Lying behind this failure of perception is an unwarranted expectation of what might be achieved by the sort of ‘positive discrimination’ policies which underly setting quotas for access training courses into senior leadership, or appointments to theological college staff. Such policies achieve ‘racial justice’ in only a very shallow way. As Thomas Sowell showed in his 1990 book ‘Preferential Policies: an International Perspective’ such policies benefit not the entirety of a disadvantaged group, but only a small cadre within that group who have the qualifications or experience to benefit from the opportunity. In that respect, inequality within the target group has been enhanced rather than overcome.
2. Not connecting race and class.
The situation referred to above of an encouraging number of Indian bishops but a concerning absence of African Caribbean male bishops has one possible explanation which stares us in the face: Britain’s Indian population has a high proportion of educated middle-class people, Britain’s African Caribbean population does not. (In 2019 34% of Indian state school students went to university; as opposed to 7% of Black Caribbean pupils). This ties in within another, also often undiscussed problem: the Church’s failure to gather working class people - to refer to the classic remark of the journalist, Clifford Longley at the time of ‘Faith in the City’ (1985), it is a problem that no-one talks about because no-one has an answer to it. Nor is this a problem just for the church. The controversial Sewell report of the Commission on Racial and Ethnic Disparities sought to strengthen the recognition that racial disadvantage was closely entwined with more general working class disadvantage. Sewell’s quotation from Sunder Katwala of the British Future think tank ‘that we are doing better on race than on class’ (p 31) could be equally applied with perfect accuracy to the Church of England.
In the early days of migration from the Caribbean a West Indian social worker is quoted as saying ‘My own view is that no programme aimed at getting more West Indians in church will succeed unless such programmes can do something first about church participation by natives of this country.” (C Hill (ed) ‘Race: A Christian Symposium’ 1968, p164). Recently Harvey Kwiyani has described an encounter with a group of white British teenagers in Manchester who ‘explained to me that, as far as they could tell, it was not possible for white people to be Christians. Many of them were detached by two or three generations from Christianity and therefore had no close Christian friends. All the Christians they knew in their school were people of other races’ (in ‘Multicultural Kingdom: Ethnic Diversity, Mission and the Church’, SCM 2020, p14).
Thus the absence of people from ethnic minorities, especially young people of African Caribbean background, from the church can be reasonably explained as simply the consequence of acculturation into the ways of English people, especially of working class background. In a recent interview the dramatist/actress Michaela Cole has described how her teenage church routine of church all day Sunday and several midweek evenings, was eroded and finally disappeared under the demands of being at drama school; yet added that Jesus and the Bible were still important to her.
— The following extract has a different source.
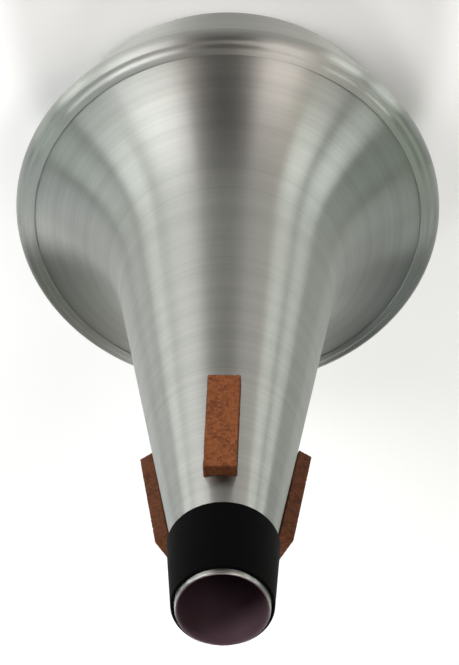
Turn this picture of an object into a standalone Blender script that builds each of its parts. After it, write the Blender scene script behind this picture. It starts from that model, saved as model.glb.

Her experience is on the front-line of the 21st century’s great missiological issue: will western urban and especially working class secularism either prevail over or be undermined by majority world piety? In an informal survey of ‘What Do African Caribbean men have against the Church of England’, whereas the older men all cited racism and racist experiences as a major grievance, middle-aged and younger men approximated to white working-class norms: they were too busy with caring for their homes and cars, or that church was ‘boring’.
To cast the church’s relative weakness amongst black, notably African Caribbean, people as simply in terms of race and racism is a serious instance of two-dimensional thinking. One consequence, as argued above, of the damage done by seeing only a simple polarity of white/non-white, is that we ignore the very different levels of responsiveness to the church by different ethnic minorities. By having ‘race’ as our only working category we remain blind to other factors which have a major impact on outcomes: the specific ethnicity of our bishops, as noted; my impression that we are seeing numbers of African men emerge as leaders, as opposed to African Caribbean men; the upsurge in Iranian attenders..
If the statistics of church involvement were re-scrambled to make social class rather than race as the determinating factor then it would become obvious that at senior level we are skewed even more seriously by absence of working-class background leaders than by minority ethnic background leaders. As it is, our single issue focus on ‘race’ blinds us to major questions about how the Church impacts our society.
A further layer of complexity is added if we bring family structure into the picture (as the Sewell Report did to a limited degree). The evidence from the Marriage Foundation and others is that marriage rates now have a major class determinant. Professional or middle class people still tend to get married, amongst working class people it has become far more rare. Children from stable, two-parent families have better outcomes across the board than those brought up by a lone parent, usually the mother.
Leaders in both politics and the church are reluctant to emphasise the issue for fear of being dismissed as ‘judgemental’, but the timidity has rightly been dismissed as ‘reverse hypocrisy. Instead of not practicing what they preach, leaders (especially in the churches) are now failing to preach what they practice.
This has consequences for a multi-ethnic society, for example areas of high Indian settlement such as Harrow have unusually high marriage rates. African Caribbean communities, which are disproportionately working class, also have low marriage rates. We should consider seriously that advocating for marriage-friendly government policies, and preaching up the importance of marriage is in fact an important contribution to ‘racial justice’ that we need to make.
Yet the Church of England still pursues policies that suggest assumptions both that ethnic groups in Britain are a homogenous whole, and that they parallel quite exactly the white majority in all aspects of behaviour and family life, educational achievement, occupational success and so on. Only if these manifestly false assumptions are held to be true can it then make sense for ‘From Lament to Action’ to set targets for UKME/GMH involvement in leadership that mirrors (and in fact exceeds) their proportion in the total population.
If the Church of England is not to ‘beat the air’ in its engagement with a multi-ethnic society it needs to pay thoughtful, researched attention to the ways that race, social class and family structure inter-relate, and the relative importance of these factors in the flourishing of multi-ethnic congregations, the development of church leaders and the integrity of our witness to society. Focus on ‘race’ to the neglect of other major factors in our context is in danger of leading to further costly, high-profile but ineffective initiatives.